MZ: So Steve, the last time we rode together, I couldn't help but notice your boots. What kind of gear are you riding these days?
I'm on a Steepwater 171 Steep, old Burton boots from 1996, and I've got Burton X-base bindings. The bindings aren't true low-back bindings, but they're definitely two inches lower than what most people ride.
MZ: Do you find it at all ironic that the owner of Mammoth's biggest snowboard shop rides boots and bindings from almost a decade ago?
(Laughs) I like the softest boot I can find. I like to get the support out of my bindings, instead of my boots. I want to have as little material between my foot and my binding, and be as close to my board as possible. In fact, as I'm riding, I can curl my toes and grip my board through the bottom of my boots. When I'm walking on rocks, it's almost like walking barefoot the soles are so thin.
MZ: Where did you find Burton boots from 1996?
(Laughs) I bought a couple pairs on EBay so I have one pair for back up. I don't know what to say. I know what I want to ride and I don't want to make any sacrifices. In the past, I made the mistake of getting sponsored and had to ride gear that just didn't perform. A lot of pros probably deal with the same issue. I made that mistake once and I won't make it again. I'm going to ride what I want to ride and that's it.
MZ: So I'm assuming that's why you started Steepwater Snowboards - so you wouldn't have to rely on a board company to produce the board you want to ride?
Yeah, it was a need that myself and several other riders had for a certain type of board. I guess you could go back to the Rossignol days - I rode for them for seven years. At the time, they produced a board called "The Rocal" and it was the shape that I liked about it. What it did differently was it would plow through chopped up, hard snow and make it feel like it was smooth snow.
Then Rossignol went freestyle so the direction that I wanted to see boards go, didn't happen. At that point, it was matter of convincing another board company to do it, or doing it myself. So I got together with Paul Ferguson and we went for it ourselves.
MZ: And it's going well?
It's going good. It seems like every day there's a message on my answering machine with some guy freaking out about how it's exactly what he wants and how he hasn't been able to find this type of board until now. Next year, we'll probably sell about 400 boards out of approximately 50 shops.
MZ: While the majority of the industry is moving towards freestyle, do you find it hard to promote a freeride line of boards?
The shops are open to it because a lot of people want to freeride. That's what most of us do on a daily basis and what's interesting is that because everything freeride has gotten shoved into the corner, it's actually created an opportunity for us.
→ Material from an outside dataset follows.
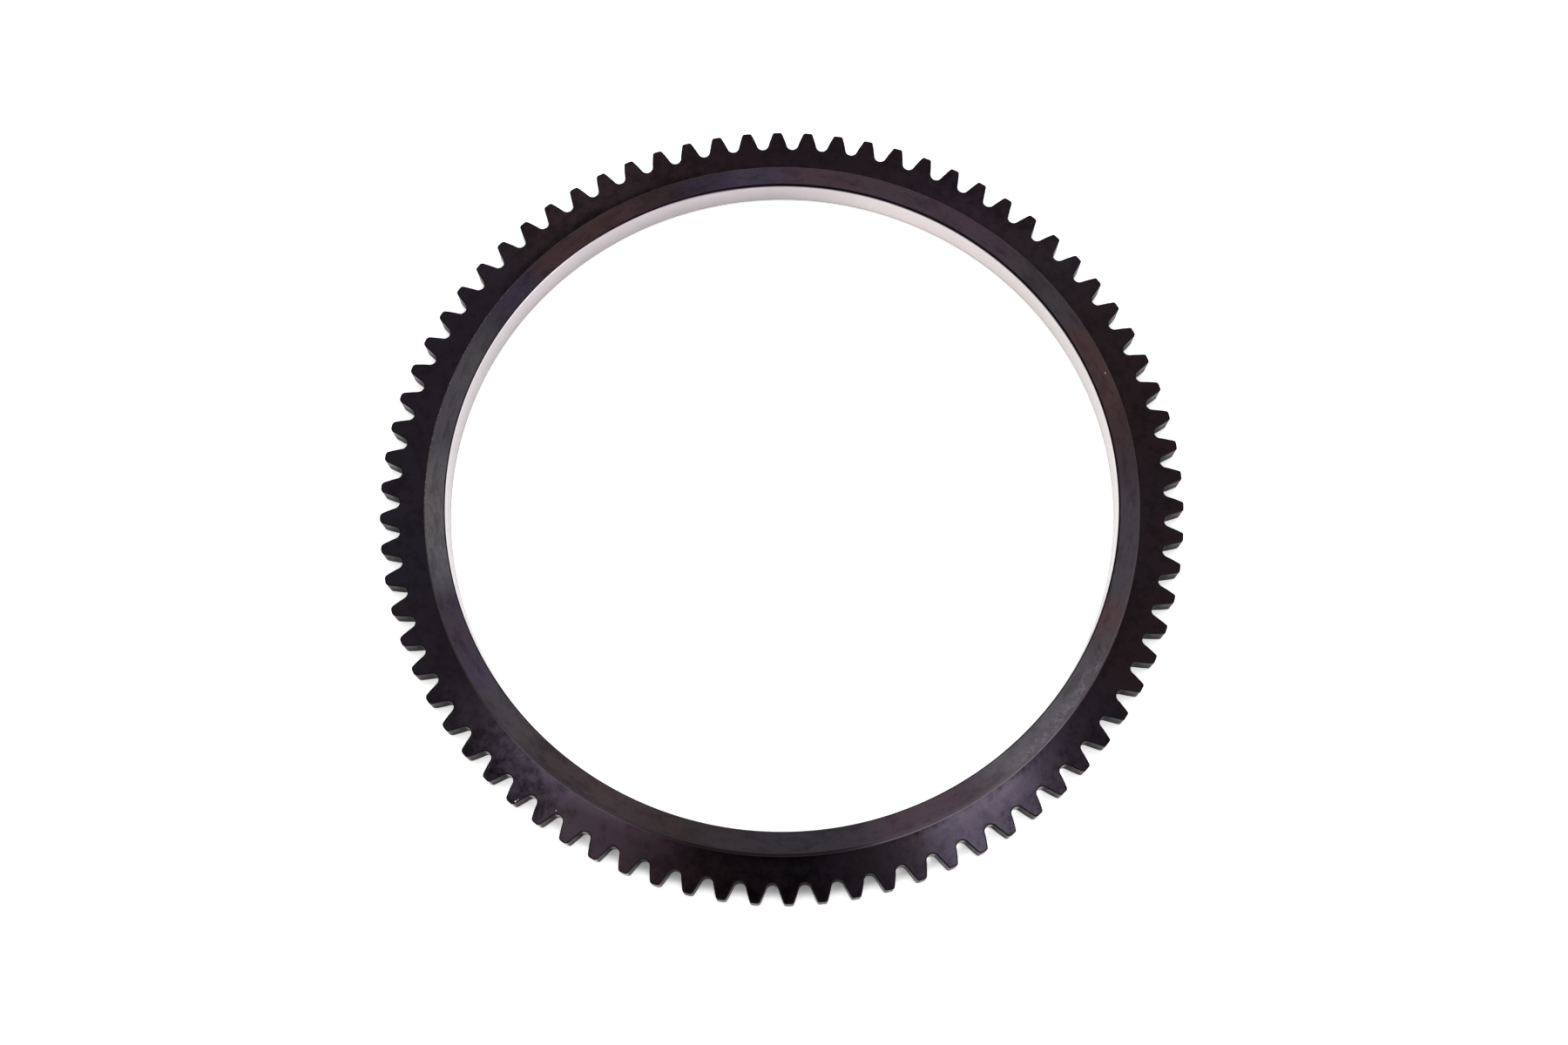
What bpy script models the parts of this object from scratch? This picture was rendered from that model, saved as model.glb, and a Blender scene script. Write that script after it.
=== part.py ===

There's no way that a snowboarder could start his own board company and compete within the freestyle market. And I'd say that as snowboarders get older, they want a board that makes it easier for them to ride challenging terrain.
MZ: Speaking of challenging terrain, describe your run at last year's Verbier Extreme freeride competition in Verbier, Switzerland.
Well, I tried to get through the top section fast and relaxed to conserve my energy. My run really started when I launched that first big (40ft) cliff. When I landed, I had a little more speed than I expected, but I was prepared for anything off of that first cliff so I was sure that I could clear the next rock band. At the bottom of the course there's a bit more room for freestyle, so I threw a corked seven off the next drop. The landing wasn't as clean as it could have been, so I stuck a back flip off the very last cliff, just before the finish line.
MZ: So you're 39 years old, you're competing against kids half your age (literally) and beating them, your boots are from 1996 and you run one of California's bigger snowboard shops. How do you maintain such a high level of riding?
With contests like that, it's pretty much an extension of what I do every day. It's just like in Mammoth when I'm riding the steeps. I get to the top of the lift, charge down the mountain, and jump off of as many cliffs as I can along the way. I've been riding for over 30 years. I don't think the younger guys have had as much time on the hill as I have and I see it more like a learned sport. As long as you stay uninjured, you can keep getting better and better with time.